AIM OF THE EXERCISE:
From the listing below, return each line that includes "where".

INPUT:
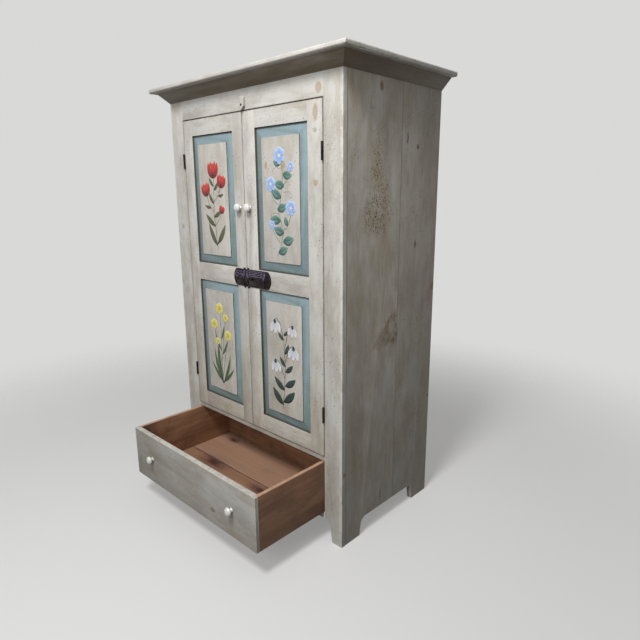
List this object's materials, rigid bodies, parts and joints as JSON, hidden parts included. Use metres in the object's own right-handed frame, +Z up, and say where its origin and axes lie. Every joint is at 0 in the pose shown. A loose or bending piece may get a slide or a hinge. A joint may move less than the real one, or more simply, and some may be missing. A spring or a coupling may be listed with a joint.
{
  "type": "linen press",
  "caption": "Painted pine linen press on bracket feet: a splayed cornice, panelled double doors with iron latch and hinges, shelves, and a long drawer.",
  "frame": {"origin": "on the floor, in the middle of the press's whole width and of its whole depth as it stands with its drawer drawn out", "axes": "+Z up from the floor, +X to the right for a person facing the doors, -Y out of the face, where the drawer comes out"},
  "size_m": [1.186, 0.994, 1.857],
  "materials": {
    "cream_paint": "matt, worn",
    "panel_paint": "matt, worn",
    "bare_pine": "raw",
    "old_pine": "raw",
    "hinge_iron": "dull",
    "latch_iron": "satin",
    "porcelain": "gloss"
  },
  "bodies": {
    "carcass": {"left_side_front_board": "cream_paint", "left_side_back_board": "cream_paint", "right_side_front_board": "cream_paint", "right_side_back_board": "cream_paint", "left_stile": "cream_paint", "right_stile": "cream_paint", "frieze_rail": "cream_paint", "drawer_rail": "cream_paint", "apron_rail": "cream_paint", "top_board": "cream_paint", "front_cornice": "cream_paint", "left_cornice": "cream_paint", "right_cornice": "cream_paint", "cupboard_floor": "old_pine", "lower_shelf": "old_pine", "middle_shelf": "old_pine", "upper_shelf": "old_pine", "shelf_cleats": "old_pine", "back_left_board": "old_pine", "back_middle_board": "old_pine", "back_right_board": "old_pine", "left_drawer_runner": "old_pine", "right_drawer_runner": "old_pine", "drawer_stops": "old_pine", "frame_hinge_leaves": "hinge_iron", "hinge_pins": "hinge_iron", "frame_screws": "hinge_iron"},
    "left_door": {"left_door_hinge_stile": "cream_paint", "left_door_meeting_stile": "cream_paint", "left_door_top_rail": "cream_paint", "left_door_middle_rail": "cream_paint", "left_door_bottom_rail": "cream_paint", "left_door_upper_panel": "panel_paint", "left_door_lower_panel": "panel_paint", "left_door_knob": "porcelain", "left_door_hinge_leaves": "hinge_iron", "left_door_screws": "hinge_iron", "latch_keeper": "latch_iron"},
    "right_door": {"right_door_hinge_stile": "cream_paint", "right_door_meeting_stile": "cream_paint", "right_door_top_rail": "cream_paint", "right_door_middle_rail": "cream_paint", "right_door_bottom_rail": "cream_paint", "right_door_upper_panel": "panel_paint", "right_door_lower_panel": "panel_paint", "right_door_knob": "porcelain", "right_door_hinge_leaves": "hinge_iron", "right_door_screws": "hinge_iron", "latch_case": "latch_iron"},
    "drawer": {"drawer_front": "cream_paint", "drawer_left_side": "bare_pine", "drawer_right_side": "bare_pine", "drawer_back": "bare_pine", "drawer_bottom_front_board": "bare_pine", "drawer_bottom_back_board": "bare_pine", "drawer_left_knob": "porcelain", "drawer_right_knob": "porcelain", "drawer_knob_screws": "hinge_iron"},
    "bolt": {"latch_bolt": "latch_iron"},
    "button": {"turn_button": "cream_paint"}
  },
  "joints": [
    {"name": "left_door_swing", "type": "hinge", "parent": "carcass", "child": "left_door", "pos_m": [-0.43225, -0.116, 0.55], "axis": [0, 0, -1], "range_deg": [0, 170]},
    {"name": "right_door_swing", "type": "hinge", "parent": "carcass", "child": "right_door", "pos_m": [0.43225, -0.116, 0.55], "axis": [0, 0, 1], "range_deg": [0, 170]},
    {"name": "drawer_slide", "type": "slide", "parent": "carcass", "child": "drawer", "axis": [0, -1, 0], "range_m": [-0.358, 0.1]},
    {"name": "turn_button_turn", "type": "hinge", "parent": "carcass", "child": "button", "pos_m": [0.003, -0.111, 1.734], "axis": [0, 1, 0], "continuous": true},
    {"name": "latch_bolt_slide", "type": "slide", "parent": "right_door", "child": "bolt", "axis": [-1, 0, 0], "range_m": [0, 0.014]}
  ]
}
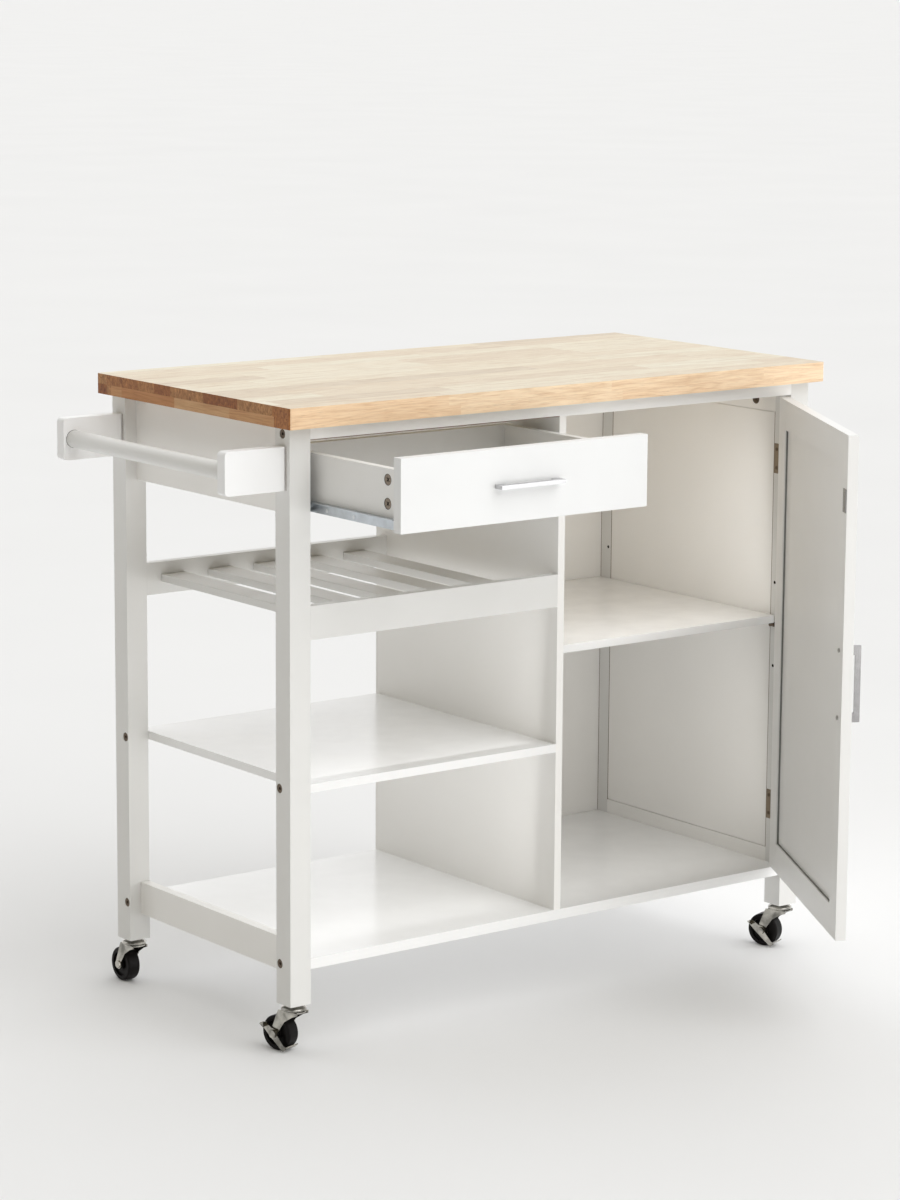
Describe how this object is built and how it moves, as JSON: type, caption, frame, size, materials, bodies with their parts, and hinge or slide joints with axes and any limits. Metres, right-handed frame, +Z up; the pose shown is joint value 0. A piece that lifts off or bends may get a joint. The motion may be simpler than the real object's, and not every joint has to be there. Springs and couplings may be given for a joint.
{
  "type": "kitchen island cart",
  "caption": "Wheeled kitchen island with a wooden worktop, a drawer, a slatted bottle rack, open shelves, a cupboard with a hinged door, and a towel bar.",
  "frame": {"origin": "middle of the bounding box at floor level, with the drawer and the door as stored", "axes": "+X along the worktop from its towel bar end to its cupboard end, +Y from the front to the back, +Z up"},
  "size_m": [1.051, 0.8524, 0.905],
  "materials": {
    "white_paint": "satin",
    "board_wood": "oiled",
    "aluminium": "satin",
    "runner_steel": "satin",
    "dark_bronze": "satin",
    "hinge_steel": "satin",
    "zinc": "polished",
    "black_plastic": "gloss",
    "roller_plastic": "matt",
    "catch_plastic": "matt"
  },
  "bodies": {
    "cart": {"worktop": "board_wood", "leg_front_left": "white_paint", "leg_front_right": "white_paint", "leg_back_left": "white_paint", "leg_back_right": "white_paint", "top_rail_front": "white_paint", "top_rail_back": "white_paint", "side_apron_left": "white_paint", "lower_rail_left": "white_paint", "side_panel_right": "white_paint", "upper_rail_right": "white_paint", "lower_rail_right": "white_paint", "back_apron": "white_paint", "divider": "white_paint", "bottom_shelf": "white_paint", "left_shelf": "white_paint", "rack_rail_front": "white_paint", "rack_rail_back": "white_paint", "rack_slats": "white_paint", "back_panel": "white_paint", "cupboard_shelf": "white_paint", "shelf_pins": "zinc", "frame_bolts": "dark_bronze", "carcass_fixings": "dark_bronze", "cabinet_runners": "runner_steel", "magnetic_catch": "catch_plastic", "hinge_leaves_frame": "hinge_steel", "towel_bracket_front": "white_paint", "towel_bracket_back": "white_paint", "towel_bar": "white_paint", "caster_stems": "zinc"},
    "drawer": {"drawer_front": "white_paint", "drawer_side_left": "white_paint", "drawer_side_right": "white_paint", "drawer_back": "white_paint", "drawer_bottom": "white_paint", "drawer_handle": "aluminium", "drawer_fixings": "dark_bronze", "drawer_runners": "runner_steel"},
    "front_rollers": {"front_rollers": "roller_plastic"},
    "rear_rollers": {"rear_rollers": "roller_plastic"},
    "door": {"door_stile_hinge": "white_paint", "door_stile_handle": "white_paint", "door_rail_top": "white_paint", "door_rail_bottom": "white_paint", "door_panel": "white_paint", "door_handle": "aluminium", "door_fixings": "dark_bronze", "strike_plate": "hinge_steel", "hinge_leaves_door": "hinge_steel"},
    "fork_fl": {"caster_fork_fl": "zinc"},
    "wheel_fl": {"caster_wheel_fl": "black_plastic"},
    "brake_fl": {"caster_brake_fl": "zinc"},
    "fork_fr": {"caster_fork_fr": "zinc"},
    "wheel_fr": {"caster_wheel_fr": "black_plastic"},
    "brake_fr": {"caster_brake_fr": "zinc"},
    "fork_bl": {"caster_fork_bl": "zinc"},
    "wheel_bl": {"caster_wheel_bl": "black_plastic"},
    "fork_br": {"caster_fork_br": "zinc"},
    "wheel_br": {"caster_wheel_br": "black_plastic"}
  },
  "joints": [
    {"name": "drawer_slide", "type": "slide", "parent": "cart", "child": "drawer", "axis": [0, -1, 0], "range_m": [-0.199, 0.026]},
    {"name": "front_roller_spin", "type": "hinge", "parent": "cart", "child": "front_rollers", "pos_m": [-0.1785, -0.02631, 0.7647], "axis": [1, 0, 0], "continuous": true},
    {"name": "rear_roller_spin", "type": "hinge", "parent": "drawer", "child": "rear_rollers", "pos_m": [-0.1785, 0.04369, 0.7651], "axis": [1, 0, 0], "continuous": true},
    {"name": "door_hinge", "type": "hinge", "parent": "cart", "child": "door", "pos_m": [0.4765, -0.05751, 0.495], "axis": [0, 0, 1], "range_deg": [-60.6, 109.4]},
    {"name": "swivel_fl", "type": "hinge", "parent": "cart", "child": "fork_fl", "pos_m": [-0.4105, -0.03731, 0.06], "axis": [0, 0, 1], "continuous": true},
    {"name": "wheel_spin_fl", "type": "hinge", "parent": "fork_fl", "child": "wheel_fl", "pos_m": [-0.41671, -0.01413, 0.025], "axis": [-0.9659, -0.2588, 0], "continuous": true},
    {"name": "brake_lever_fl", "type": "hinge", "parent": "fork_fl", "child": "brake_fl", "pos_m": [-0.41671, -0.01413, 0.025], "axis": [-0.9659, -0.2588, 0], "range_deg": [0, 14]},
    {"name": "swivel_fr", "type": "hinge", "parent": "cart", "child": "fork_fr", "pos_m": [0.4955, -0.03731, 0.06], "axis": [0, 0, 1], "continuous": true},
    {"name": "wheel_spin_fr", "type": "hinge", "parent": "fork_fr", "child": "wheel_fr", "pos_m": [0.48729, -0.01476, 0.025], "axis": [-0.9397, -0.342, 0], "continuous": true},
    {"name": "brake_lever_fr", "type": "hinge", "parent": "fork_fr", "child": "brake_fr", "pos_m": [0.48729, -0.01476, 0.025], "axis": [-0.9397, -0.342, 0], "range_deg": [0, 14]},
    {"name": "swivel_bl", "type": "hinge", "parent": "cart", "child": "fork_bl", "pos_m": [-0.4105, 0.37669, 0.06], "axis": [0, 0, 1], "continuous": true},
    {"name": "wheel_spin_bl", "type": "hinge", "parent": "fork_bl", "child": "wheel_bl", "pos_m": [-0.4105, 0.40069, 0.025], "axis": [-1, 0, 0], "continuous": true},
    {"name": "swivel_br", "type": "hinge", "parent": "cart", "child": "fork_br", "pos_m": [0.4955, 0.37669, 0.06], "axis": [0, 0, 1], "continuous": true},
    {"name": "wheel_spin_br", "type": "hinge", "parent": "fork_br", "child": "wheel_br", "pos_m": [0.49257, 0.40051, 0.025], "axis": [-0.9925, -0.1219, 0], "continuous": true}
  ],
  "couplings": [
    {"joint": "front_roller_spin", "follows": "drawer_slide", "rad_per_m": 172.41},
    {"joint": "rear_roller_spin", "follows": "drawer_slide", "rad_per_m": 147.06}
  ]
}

EXERCISE RESULT:
List this object's materials, rigid bodies, parts and joints as JSON, hidden parts included. Use metres in the object's own right-handed frame, +Z up, and say where its origin and axes lie. Every joint is at 0 in the pose shown. A loose or bending piece may get a slide or a hinge. A joint may move less than the real one, or more simply, and some may be missing. A spring or a coupling may be listed with a joint.
  "frame": {"origin": "on the floor, in the middle of the press's whole width and of its whole depth as it stands with its drawer drawn out", "axes": "+Z up from the floor, +X to the right for a person facing the doors, -Y out of the face, where the drawer comes out"},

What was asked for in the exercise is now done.